Andrea Horwath and the NDP will work with businesses and post-secondary institutions to increase opportunities for lifelong training to ensure that people and businesses can keep pace with industrial and technological changes.

We will create a fund within the Jobs and Prosperity Fund to create opportunities for mid-career education, offering training for people who are working and those who are between employment.

And we will review and reform Employment Ontario programs so that they work for the modern economy.

PSE ADJACENT

Child Care

The NDP will phase in an affordable, province-wide child care plan, starting with care for infants and toddlers in the second year of our mandate, and preschoolers in the third year. We will base our plan and costs on the Ontario Coalition for Better Childcare’s recommendations. If your household income is under $40,000, you won’t have to pay for public, licensed, not-for-profit child care. And if your household earns more, your fees will be based on ability to pay — with the average cost coming to $12 per day. We will not reduce existing subsidies. Affordable child care will create significant new demand, requiring more Early Childhood Educators (ECEs) and high-quality, licensed, not-for-profit spaces.

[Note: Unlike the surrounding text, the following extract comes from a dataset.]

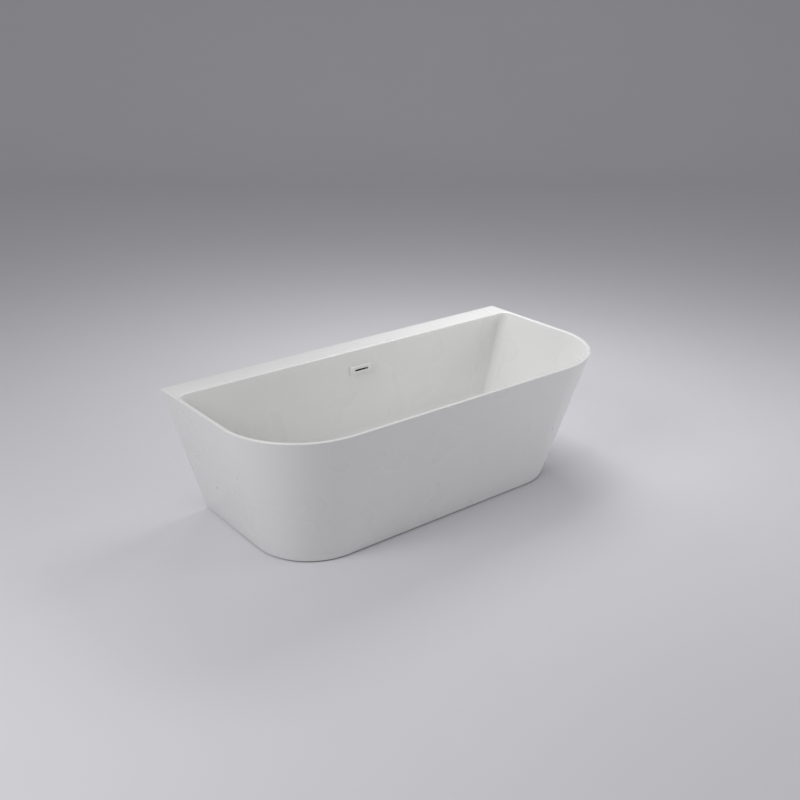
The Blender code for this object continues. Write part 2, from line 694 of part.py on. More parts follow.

We will immediately begin increasing the wages for ECEs to ensure people see this as a career that can support a family. We will expand the number of not-for-profit, licensed, affordable child care spaces in Ontario by 202,000 spaces — a 51% increase, adding more than 10% every year. We will work with school boards, community centres and public buildings to create new centres and spaces, with a priority on public schools. And we will work with Ontario colleges that have ECE programs to increase the number of Lab Programs where children of students receive care while their parents get hands-on learning.

Mental Health

A dedicated Ministry of Mental Health and Addictions

  • We will ensure access to mental health care for more than 28,000 more Ontarians every year by hiring 2,200 new mental health care workers

  • We will build 30,000 new supportive housing units

  • We will cut children’s mental health waits to a 30-day max with a $590 million investment

  • We will hire 400 more mental health care workers, in order to provide mental health supports in every high school

  • We will invest $100 million in Ontario’s Dementia Strategy

Most urgently, we will make the investments needed to ensure that any young person in crisis can get the care they need. We will invest $590 million over five years to expand services and increase staff. Based on recommendations by Children’s Mental Health Ontario, we believe this will ensure every child gets care within 30 days.

Fresh, local food and safe, clean water

  • Working with the Ministries of Agriculture and International Trade to ensure farmers, processors and agricultural industries can succeed and grow at a time of immense trade instability

  • Developing a food curriculum that will deliver culturally and regionally appropriate learning about growing and cooking food

  • Working with the Ministry of Community and Social Services to make food more affordable and available to low-income families

  • Ensuring Source Water Protection Plans are implemented so every Ontarian has access to reliable, safe drinking water, and we can end water advisories

Better workplaces, better lives

We will increase the minimum wage to $15 per hour, and index ongoing increases to inflation, making it more predictable for families and businesses. And we will ensure that all workers are entitled to earn no less than the minimum wage, so bar and restaurant staff, students and young people aren’t left out.

Apprenticeships

  • We will invest $57 million from the Jobs and Prosperity Fund to create opportunities in the trades

  • We will focus on bringing more women and equity-seeking groups into skilled trades

Andrea Horwath and the NDP will invest $57 million annually from the Jobs and Prosperity Fund to create opportunities in the trades. We will bring together labour unions, employers, the Ontario College of Trades, and individual tradespeople to ensure that college programs are funded; to identify and develop new opportunities for apprenticeship; and to ensure young people know the opportunities that can come from a skilled trade. We will put a particular focus on bringing more women into the skilled trades.